Catholic trustee candidates tackle school closures, accountability

In a race that rarely wins headlines, local candidates for Catholic school trustee tackled two things that do – closing schools and restoring trust in trustees.

Just 20 people heard the four candidates speak at a debate last Tuesday night, leaving mostly empty seats in St. Brigid’s Parish Hall. A previous debate was called off early for lack of attendance. But low turnout did not mean a lack of high-stakes issues.

One person asked if the candidates would close Catholic schools with under 550 students, a key threshold for provincial funding.

The Toronto Catholic District School Board has closed more than two dozen schools since 2000, including Corpus Christi in the Beach. But the TCDSB has also opened new schools in that time, thanks in part to the closures.

“No community wants to see their school closed, and we have to maintain our Catholic presence,” said Angela Kennedy, the current trustee for local TCDSB Ward 11 and a former board chair seeking her fifth term as trustee. “So it’s quite a balancing act, because the funding is not there for a school that only has 100 or 150 students.”
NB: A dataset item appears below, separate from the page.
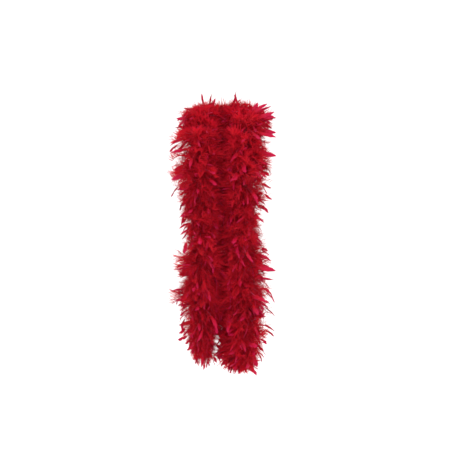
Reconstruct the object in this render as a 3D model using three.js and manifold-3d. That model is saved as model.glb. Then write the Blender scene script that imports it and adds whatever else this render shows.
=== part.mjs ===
// Feather boa as it is worn: round the nape, over both shoulders, and down in front as two tails.
// A twisted core cord runs from end to end. Down sleeves with whorls of plumes are stitched along it,
// and each end is whipped with thread and knotted.
// Millimetres, +Z up. The origin is the middle of the cord, at the nape. The wearer faces -Y.
import * as THREE from 'three';
import { mergeVertices } from 'three/addons/utils/BufferGeometryUtils.js';
import Module from 'manifold-3d';

const wasm = await Module();
wasm.setup();

// Core cord
const cordDiameter = 5;
const cordSides = 8;
const cordStep = 12;            // longest facet along the cord
const pivotGap = 0.4;           // between the round ends of two stretches of cord

// Plumes
const plumeReach = 68;          // from the cord's axis to a free plume's tip
const flareReach = 84;          // the same for plumes that stand out sideways over the shoulders
const plumeWidth = 15;
const plumeWidest = 0.58;       // share of the plume's length at which it is widest
const plumeThickness = 2.6;
const quillWidth = 3;
const plumeLean = 0.34;         // how far a plume leans towards the tail end, per unit of reach
const plumesPerWhorl = 7;
const whorlPitch = 34;          // aimed at; each cluster rounds it to whole whorls
const neckReach = 24;           // plumes pressed against the wearer's neck
const shoulderReach = 44;       // plumes pressed on the shoulders and the chest

// Down sleeve that carries the plumes
const sleeveWall = 3.6;
const sleeveClearance = 0.6;   // between the cord and the sleeve round it
const sleeveSides = 8;
const sleeveStep = 16;
const clusterGap = 0.4;         // between two sleeves on one stretch of cord
const middleGap = 2;            // between the two tails' plumes
const boreRadius = cordDiameter / 2 / Math.cos(Math.PI / sleeveSides) + sleeveClearance;

// Bends
const tailBend = 30;            // degrees, most that a tail bends at one place
const shoulderBend = 25;        // degrees, most that the front is lifted off the chest
const tipClearance = 1.5;       // between plumes that meet at a full bend

// Tails
const leftTail = 505;           // from the bust, where the boa leaves the chest, to the cord's end
const rightTail = 545;
const tailStretches = 5;

// Ends
const whipLength = 12;
const whipWall = 1.4;
const whipTurns = 6;
const knotDiameter = 9;
const knotHeight = 7.6;
const endGap = 0.3;

const plumeColours = [0xa81626, 0x9c1222, 0xb01a2c];
const cordColour = 0x7c0f1b;
const threadColour = 0x8e1220;

// The cord's route on the wearer's left, from the nape to the bust.
const halfCollar = [
  [0, 0, 0],
  [27, -5, -1],
  [49, -19, -6],
  [64, -42, -15],
  [69, -69, -27],
  [70, -97, -46],
  [70, -125, -78],
  [69.5, -149, -117],
  [69, -169, -160],
  [69, -181, -200],
  [69, -186, -240],
];
const shoulderPoint = 4;
const neckAxisY = -69;

const mirrored = ([x, y, z]) => [-x, y, z];
const bust = halfCollar.at(-1);

function tailPoints(side, length) {
  const points = [];
  for (let i = 1; i <= tailStretches; i += 1) {
    points.push([side * bust[0], bust[1], bust[2] - (length * i) / tailStretches]);
  }
  return points;
}

// Viewer's left is -X. The route runs from the right tail's end, over the nape, to the left one's.
const routePoints = [
  ...tailPoints(1, rightTail).reverse(),
  ...halfCollar.slice(1).reverse(),
  ...halfCollar.map(mirrored),
  ...tailPoints(-1, leftTail),
].map((p) => new THREE.Vector3(...p));
const route = new THREE.CatmullRomCurve3(routePoints, false, 'centripetal');
const samplesPerSpan = 60;
route.arcLengthDivisions = (routePoints.length - 1) * samplesPerSpan;
const lengths = route.getLengths();
const lengthAtPoint = (index) => lengths[index * samplesPerSpan];
const routeLength = lengths.at(-1);
const napeIndex = tailStretches + halfCollar.length - 1;

// A stretch of the route between two lengths along it.
class Stretch extends THREE.Curve {
  constructor(from, to) {
    super();
    this.from = from;
    this.to = to;
  }

  getPoint(t, target = new THREE.Vector3()) {
    const along = this.from + (this.to - this.from) * t;
    return route.getPointAt(THREE.MathUtils.clamp(along / routeLength, 0, 1), target);
  }
}

function solidOf(geometry) {
  const bare = geometry.clone();
  bare.deleteAttribute('normal');
  bare.deleteAttribute('uv');
  const merged = mergeVertices(bare, 1e-4);
  return new wasm.Manifold(new wasm.Mesh({
    numProp: 3,
    vertProperties: new Float32Array(merged.attributes.position.array),
    triVerts: new Uint32Array(merged.index.array),
  }));
}

function geometryOf(solid) {
  const mesh = solid.getMesh();
  const geometry = new THREE.BufferGeometry();
  geometry.setAttribute('position', new THREE.BufferAttribute(mesh.vertProperties, 3));
  geometry.setIndex(new THREE.BufferAttribute(mesh.triVerts, 1));
  geometry.computeVertexNormals();
  return geometry;
}

const cloth = (color, roughness = 0.85) => new THREE.MeshStandardMaterial({
  color,
  roughness,
  metalness: 0,
});

function named(name, geometry, material) {
  const mesh = new THREE.Mesh(geometry, material);
  mesh.name = name;
  return mesh;
}

function round(radius, sides) {
  const points = [];
  for (let i = 0; i < sides; i += 1) {
    const angle = (i / sides) * 2 * Math.PI;
    points.push(new THREE.Vector2(radius * Math.cos(angle), radius * Math.sin(angle)));
  }
  return points;
}

function swept(shape, from, to, step) {
  return new THREE.ExtrudeGeometry(shape, {
    extrudePath: new Stretch(from, to),
    steps: Math.max(2, Math.ceil(Math.abs(to - from) / step)),
  });
}

// One stretch of cord with round ends, so that two of them turn on each other at a pivot.
function cordStretch(from, to) {
  const radius = cordDiameter / 2;
  const setBack = radius + pivotGap / 2;
  const low = Math.min(from, to) + setBack;
  const high = Math.max(from, to) - setBack;
  let solid = solidOf(swept(new THREE.Shape(round(radius, cordSides)), low, high, cordStep));
  for (const along of [low, high]) {
    const ball = new THREE.SphereGeometry(radius, cordSides, 4);
    const centre = route.getPointAt(along / routeLength);
    ball.translate(centre.x, centre.y, centre.z);
    solid = solid.add(solidOf(ball));
  }
  return geometryOf(solid);
}

// A lance-shaped plume that points along +X, with its quill at the origin.
function plume(reach) {
  const profile = [
    [0, 0],
    [quillWidth / 2, 0],
    [plumeWidth / 2, plumeWidest * reach],
    [0, reach],
  ].map(([x, y]) => new THREE.Vector2(x, y));
  const blade = new THREE.LatheGeometry(profile, 4);
  blade.scale(1, 1, plumeThickness / plumeWidth);
  blade.rotateZ(-Math.PI / 2);
  return blade;
}

// Unit vectors at a length along the route: towards the tail's end, towards the wearer's neck or the
// other tail, and away from the wearer's body.
function frameAt(along, side) {
  const u = along / routeLength;
  const point = route.getPointAt(u);
  const onward = route.getTangentAt(u).multiplyScalar(side);
  const inward = new THREE.Vector3(-point.x, Math.min(0, neckAxisY - point.y), 0);
  if (inward.length() < 1) {
    inward.set(0, -1, 0);
  }
  inward.addScaledVector(onward, -inward.dot(onward)).normalize();
  const outward = new THREE.Vector3().crossVectors(onward, inward).multiplyScalar(side);
  return { point, onward, inward, outward };
}

// A cluster is a down sleeve round the cord, and the whorls of plumes that stand out of it. near and
// far are lengths along the route, near being on the nape's side. A bend at an end leaves a wedge free
// of plumes there. neck and body say how much the wearer's neck and body press the plumes, and flare
// how much they stand out at the wearer's side.
function cluster(near, far, options) {
  const { nearBend = 0, farBend = 0, farRoom = whorlPitch, neck = 0, body = 0, flare = 0 } = options;
  const side = far < near ? -1 : 1;
  const length = Math.abs(far - near);
  const outer = boreRadius + sleeveWall;
  const footRadius = boreRadius + sleeveWall / 2;
  const slope = (bend) => Math.tan(THREE.MathUtils.degToRad(bend) / 2);
  const longest = plumeReach + flare * (flareReach - plumeReach);
  const wedge = (bend) => longest * slope(bend) + tipClearance;
  const trim = (bend) => (bend ? outer * slope(bend) + tipClearance / 2 : clusterGap / 2);
  const start = near + side * trim(nearBend);
  const end = far - side * trim(farBend);
  const ring = new THREE.Shape(round(outer, sleeveSides));
  ring.holes.push(new THREE.Path(round(boreRadius, sleeveSides)));
  const solids = [solidOf(swept(ring, Math.min(start, end), Math.max(start, end), sleeveStep))];

  const lean = plumeLean * longest;
  const firstRoot = Math.max(nearBend ? wedge(nearBend) - lean : 0, trim(nearBend) + quillWidth);
  const lastRoot = length - (farBend ? wedge(farBend) + lean : farRoom);
  const whorls = Math.max(1, Math.round((lastRoot - firstRoot) / whorlPitch) + 1);
  const pitch = whorls > 1 ? (lastRoot - firstRoot) / (whorls - 1) : 0;
  for (let w = 0; w < whorls; w += 1) {
    const { point, onward, inward, outward } = frameAt(near + side * (firstRoot + w * pitch), side);
    for (let i = 0; i < plumesPerWhorl; i += 1) {
      const angle = ((i + (w % 2) / 2) / plumesPerWhorl) * 2 * Math.PI;
      const towards = inward.clone().multiplyScalar(Math.cos(angle));
      towards.addScaledVector(outward, Math.sin(angle));
      const neckPress = neck * Math.max(0, Math.cos(angle)) ** 2 * (plumeReach - neckReach);
      const bodyPress = body * Math.max(0, -Math.sin(angle)) ** 2 * (plumeReach - shoulderReach);
      const sideways = Math.sign(point.x) * towards.x;
      const flared = Math.max(0, sideways) ** 2 * (longest - plumeReach);
      const room = (Math.abs(point.x) - middleGap / 2) / Math.max(1e-6, -sideways);
      const reach = Math.min(plumeReach + flared - neckPress - bodyPress, neck ? longest : room);
      const axis = towards.clone().addScaledVector(onward, plumeLean).normalize();
      const across = new THREE.Vector3().crossVectors(onward, towards).normalize();
      const flat = new THREE.Vector3().crossVectors(axis, across);
      const blade = plume((reach - footRadius) * Math.hypot(1, plumeLean));
      blade.applyMatrix4(new THREE.Matrix4().makeBasis(axis, across, flat));
      const foot = point.clone().addScaledVector(towards, footRadius);
      blade.translate(foot.x, foot.y, foot.z);
      solids.push(solidOf(blade));
    }
  }
  return geometryOf(wasm.Manifold.union(solids));
}

// The thread whipping round the last of the cord.
function whipping(end, side) {
  const groove = boreRadius + 0.6 * whipWall;
  const turnHeight = whipLength / whipTurns;
  const profile = [[boreRadius, whipLength], [boreRadius, 0]];
  for (let i = 0; i < whipTurns; i += 1) {
    profile.push([groove, i * turnHeight]);
    profile.push([boreRadius + whipWall, (i + 0.5) * turnHeight]);
  }
  profile.push([groove, whipLength], [boreRadius, whipLength]);
  const thread = new THREE.LatheGeometry(profile.map(([x, y]) => new THREE.Vector2(x, y)), sleeveSides);
  thread.rotateX(Math.PI / 2);
  const { point } = frameAt(end, side);
  thread.translate(point.x, point.y, point.z + cordDiameter / 2 + endGap);
  return thread;
}

// The knot that the cord ends in.
function knot(end, side) {
  const ball = new THREE.SphereGeometry(knotDiameter / 2, 12, 8);
  ball.scale(1, 1, knotHeight / knotDiameter);
  const { point } = frameAt(end, side);
  ball.translate(point.x, point.y, point.z - knotHeight / 2 + pivotGap / 2 - endGap);
  return ball;
}

const boa = new THREE.Group();
const cordMaterial = cloth(cordColour, 0.7);
const threadMaterial = cloth(threadColour, 0.6);
const plumeMaterials = plumeColours.map((colour) => cloth(colour, 0.6));
let clusters = 0;

function addCluster(name, near, far, options) {
  boa.add(named(name, cluster(near, far, options), plumeMaterials[clusters % plumeMaterials.length]));
  clusters += 1;
}

const nape = lengthAtPoint(napeIndex);
const shoulderAlong = (side) => lengthAtPoint(napeIndex + side * shoulderPoint);
boa.add(named('core_nape', cordStretch(shoulderAlong(-1), shoulderAlong(1)), cordMaterial));

for (const [label, side, tail] of [['left', 1, leftTail], ['right', -1, rightTail]]) {
  const shoulder = shoulderAlong(side);
  const chest = lengthAtPoint(napeIndex + side * (halfCollar.length - 1));
  const middle = (nape + shoulder) / 2;
  addCluster(`plumes_nape_${label}`, nape, middle, { neck: 1, body: 0.4 });
  addCluster(`plumes_neck_${label}`, middle, shoulder, {
    farBend: shoulderBend,
    neck: 1,
    body: 0.8,
    flare: 1,
  });

  const collarbone = (shoulder + chest) / 2;
  boa.add(named(`core_shoulder_${label}`, cordStretch(shoulder, chest), cordMaterial));
  addCluster(`plumes_shoulder_${label}`, shoulder, collarbone, {
    nearBend: shoulderBend,
    neck: 1,
    body: 1,
    flare: 1,
  });
  addCluster(`plumes_chest_${label}`, collarbone, chest, { farBend: tailBend, body: 1, flare: 1 });

  for (let i = 0; i < tailStretches; i += 1) {
    const near = chest + side * (tail * i) / tailStretches;
    const far = chest + side * (tail * (i + 1)) / tailStretches;
    const last = i === tailStretches - 1;
    const whipped = whipLength + cordDiameter / 2 + 2 * endGap;
    const sleeveEnd = last ? far - side * whipped : far;
    boa.add(named(`core_${label}_${i + 1}`, cordStretch(near, far), cordMaterial));
    addCluster(`plumes_${label}_${i + 1}`, near, sleeveEnd, {
      nearBend: tailBend,
      farBend: last ? 0 : tailBend,
      farRoom: quillWidth,
    });
  }
  const end = chest + side * tail;
  boa.add(named(`whipping_${label}`, whipping(end, side), threadMaterial));
  boa.add(named(`knot_${label}`, knot(end, side), cordMaterial));
}

export default boa;
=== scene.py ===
# Feather boa hanging round an unseen neck: a two-ply cord, down, plumes, whipped and knotted ends.
import math
import random

import bmesh
import bpy
import numpy as np
from mathutils import Matrix, Vector, noise


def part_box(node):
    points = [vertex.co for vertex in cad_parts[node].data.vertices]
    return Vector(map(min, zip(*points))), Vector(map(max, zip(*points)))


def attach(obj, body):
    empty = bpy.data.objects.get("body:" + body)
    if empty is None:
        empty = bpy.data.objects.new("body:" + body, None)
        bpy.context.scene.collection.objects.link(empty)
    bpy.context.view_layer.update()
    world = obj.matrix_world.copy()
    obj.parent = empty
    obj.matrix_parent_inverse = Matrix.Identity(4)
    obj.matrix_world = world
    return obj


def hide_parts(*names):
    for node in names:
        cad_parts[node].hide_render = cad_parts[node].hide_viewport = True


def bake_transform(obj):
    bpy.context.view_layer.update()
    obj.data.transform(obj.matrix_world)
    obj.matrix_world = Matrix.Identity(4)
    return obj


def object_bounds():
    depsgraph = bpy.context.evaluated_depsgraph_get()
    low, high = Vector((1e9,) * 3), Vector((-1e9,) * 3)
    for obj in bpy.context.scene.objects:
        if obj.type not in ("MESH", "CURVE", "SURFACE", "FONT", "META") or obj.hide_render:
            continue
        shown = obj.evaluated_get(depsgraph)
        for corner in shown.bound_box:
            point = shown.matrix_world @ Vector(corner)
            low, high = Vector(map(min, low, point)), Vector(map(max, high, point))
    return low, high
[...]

She said the board has to fund such schools without provincial help.

Candidate Christmas Sy was chair of St. Catherine elementary’s parent council when the North York school was slated for closure in 2009. At the time, the Ontario government had the TCDSB under direct supervision because the trustees had failed to submit a balanced budget.

“One of the biggest issues that we came across while fighting that battle was that there was no transparency for the community,” Sy said during an earlier debate.

Sy said the small-schools issue is more than a “balancing act” between provincial funding and school capacity It also requires a review of school catchment areas.

Candidate Kevin Morrison took a strong stance against closures.

“It has proven to be a disaster to close any Catholic school in this ward,” said Morrison, who has two daughters at St. John Catholic School on Kingston Road. “We lost Corpus. It was like it tore the heart out of the community in the Beach.”

Candidate Desmond Alvares suggested another way to keep small schools from closing. At Our Lady of Wisdom elementary, Alvares developed the budget for a non-profit, after-school program called ACE (After-Care Enrichment), with affordable music, dance, cooking classes, and a homework club.

Alvares said the school, which once had about 100 students, is actually now over-enrolled – an example of how the issue can be solved by boosting a school’s reputation.

Alvares, Kennedy, and Morrison all support plans for a TCDSB ombudsman.

Alvares said an ombudsman provides anonymity to parents with a complaint, and Kennedy said an ombudsman may be faster than trustees to identify system-wide problems.

Morrison, who came second to Kennedy in the last election after criticizing the 2008 budget failures that put the TCDSB under provincial supervision, said he supports the idea with one caveat – that the ombudsman report to the TCDSB’s educator director as well as trustees.

Sy said an ombudsman should not be necessary so long as trustees do what they are elected to do.